While these examples are famous, in large part, due to the fact they all also share the trait of wanting and/or being comfortable in the limelight, for each of them there are ten others who are just as OCD/ADHD and brilliant, but miss that extrovert/articulate/socially-engaging aptitude. Too often I see brilliant individuals in businesses, many of whom are socially awkward and easily crushed, being largely ignored by their team members in favour of the 'natural leaders' (or the ever-crowing wannabes). The challenge for management is to identify and empower/encourage these rough gemstones and let them, like the young Dyson, work on their own (Dan Pinks: "Autonomy, Mastery & Purpose") to generate breakthroughs.
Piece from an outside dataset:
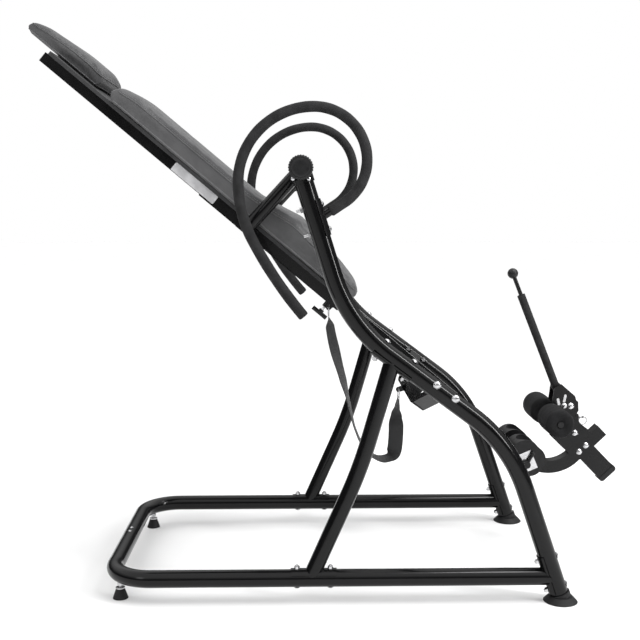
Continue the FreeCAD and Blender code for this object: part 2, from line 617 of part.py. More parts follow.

Yes, it's nice to build a strong team and there's an emotional boost that comes after hosting a successful team-building work session, but at the end of the day, the biggest breakthroughs have always come from the very bright bulbs all on their own (though perhaps the brainstorming session helped to 'frame' the problem for them). Be sure to be listening when they try to explain (they're not always good at simple explanations) what they've come up with.